The Communist Party of Germany has no better policy and no better leadership – if we allow for proportions – and yet it influences millions and continues to grow. We should not take the responsibility of prohibiting the American party to grow stronger. The facts of life will most likely veto the order and discredit us entirely. As a matter of fact the recent advances of the National Miners Union under party leadership occurred since Comrade Rose made the first draft of his document. That fact, and many others which can easily be cited, show how false and dangerous it would be to accept his view.
The theory that the party was worthless in the past and hopeless for the future brings our critic inevitably to a collision with the policy toward the party which the Left Opposition has pursued since its inception. Only one conclusion can follow from this premise – to form another party. But this idea has been so hopelessly discredited in the Left Opposition, in America as well as on an international scale, that Comrade Rose stops short of the logic of his own position and exhausts himself with negative criticism of the tactics of the National Committee, which proceed from a different premise. The content in all of his criticisms, accordingly, is indefiniteness, contradiction, and half-formed conclusions.

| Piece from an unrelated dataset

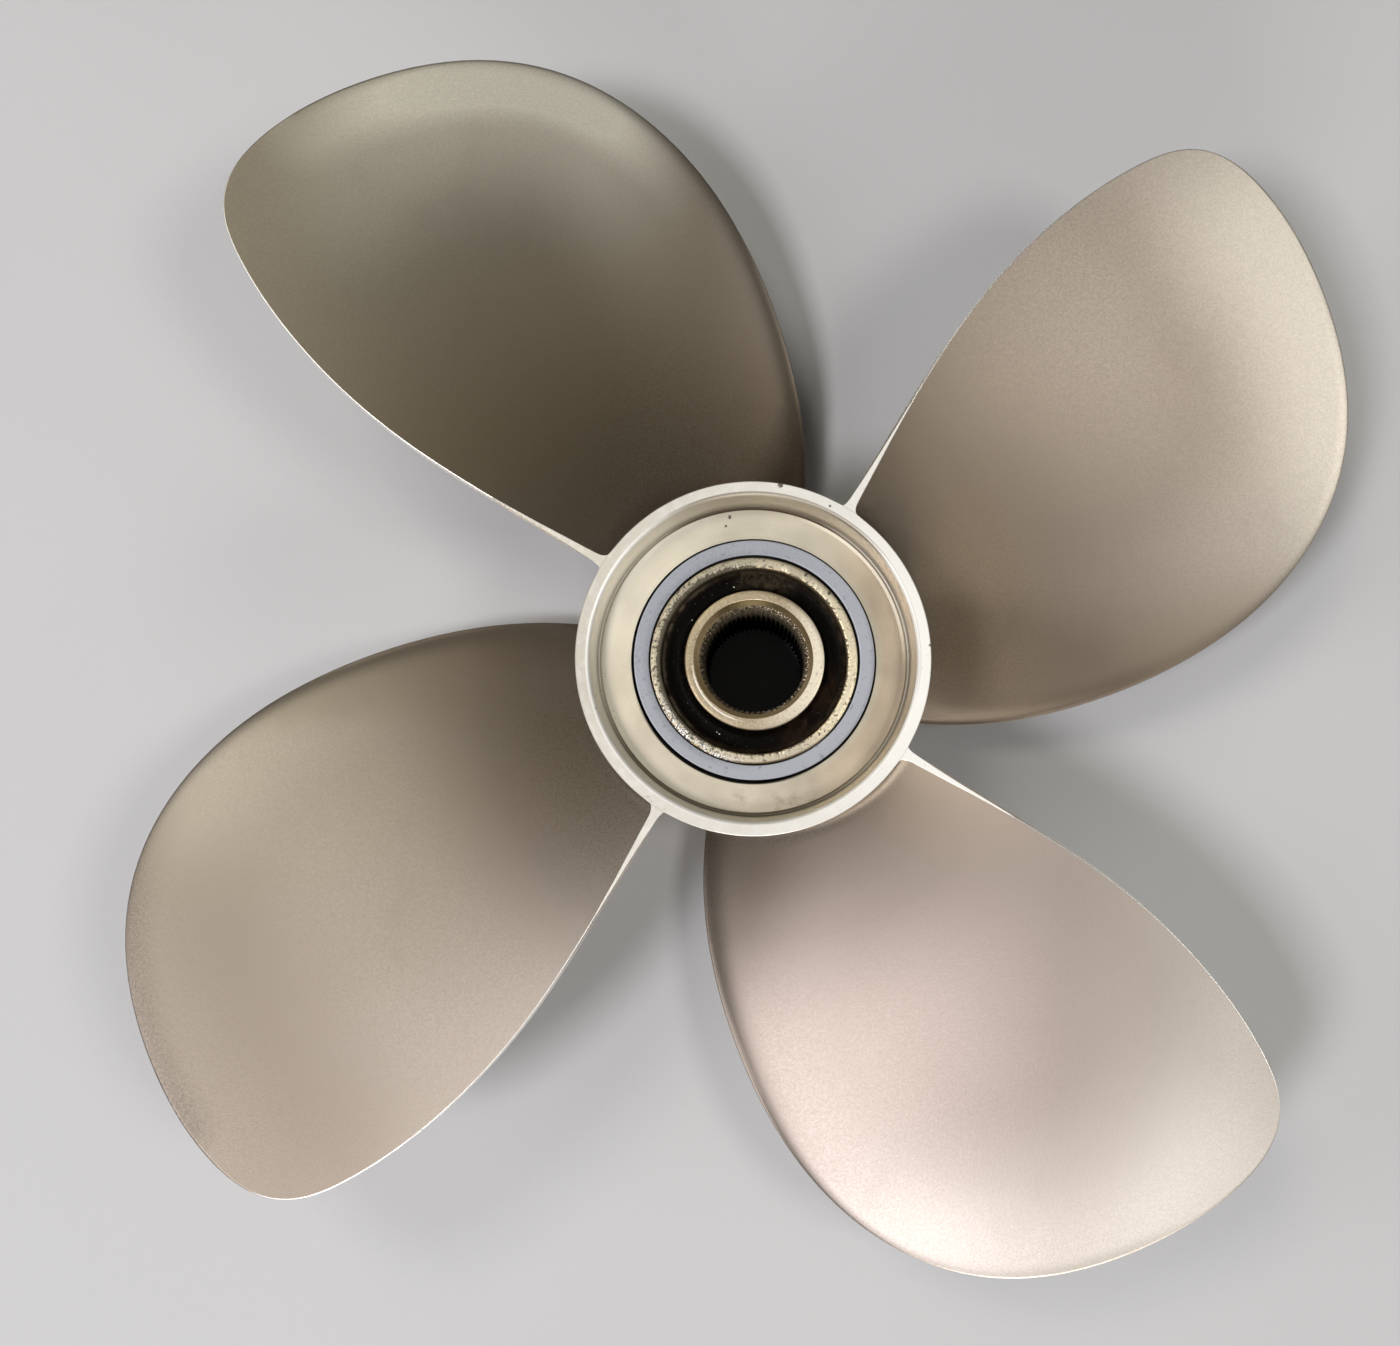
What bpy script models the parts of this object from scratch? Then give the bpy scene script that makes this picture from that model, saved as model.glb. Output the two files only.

We cannot determine the line of the Communist League in this manner. First we must clearly define the premises upon which our work as a faction of the party is founded. Tactical conclusions follow from this. It is of course possible even then to disagree on the tactical application of the basic policy. But in that case the disputes are narrowed down; they can be put concretely and definitely. The attempt to work out a common tactic when the premise is contradictory is doomed to failure from the start. This, in our opinion, is the source of the vague and confusing proposals which Comrade Rose outlines in his articles.